15. We now take up the cross-appeal No. 437 of 1925. As already stated the learned Subordinate Judge gave a personal decree against the first three defendants. The suit was instituted more than six years after the making of the mortgage. The mortgage money was payable on demand, and, therefore, the personal decree was barred, at the date of the suit. This was overlooked by the learned Subordinate Judge. The decree therefore will have to be amended so far as it gives a personal right against the first three defendants to recover the money.
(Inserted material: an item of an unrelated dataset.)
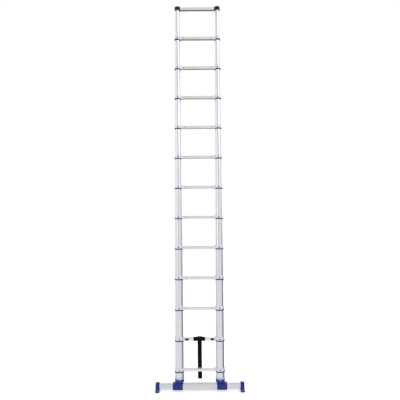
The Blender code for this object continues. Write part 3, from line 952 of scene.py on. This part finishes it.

16. The result is that we partly allow both the appeals. The decree so far it permits recovery of the sum of Rs. 1,650 and interest out of the ancestral property will stand, and the sums of Rs, 1,800 and Rs. 550, the total of which comes to Rs. 2,350, will be recovered with proportionate costs out of the pre-empted property. This sum will bear interest at the stipulated rate up to the date of payment and thereafter at 6 per cent per annum. This sum of Rs. 2,350 with interest and proportionate costs will be the first charge on the pre-empted property. If any thing is left out of the pre-empted property after satisfying the two sums and the interest and proportionate costs, it will be appropriated towards the balance of the decree. If the pre-empted property be insufficient to pay the two sums of Rs. 1,800 and Rs. 550 and interest and proportionate costs, the balance will not be recoverable by the plaintiffs. The personal decree granted by the Court below is hereby set aside. A fresh decree will be prepared in this Court giving effect to the directions given above. Six months are allowed for payment. The plaintiffs will have their costs which will be added to the mortgage money. The costs will be split up in proportion to the sums which have been declared recoverable from the pre-empted property and the ancestral property.

17. The appeal of Bhopal Singh sucs ceeds, but having regard to the false statement made in the written statement of Bhopal Singh, we do not award him any costs in this appeal, nor do we give to the plaintiffs-respondents any costs of the appeal. The result will be that in first appeal No. 437 of 1925 the parties will bear their own costs.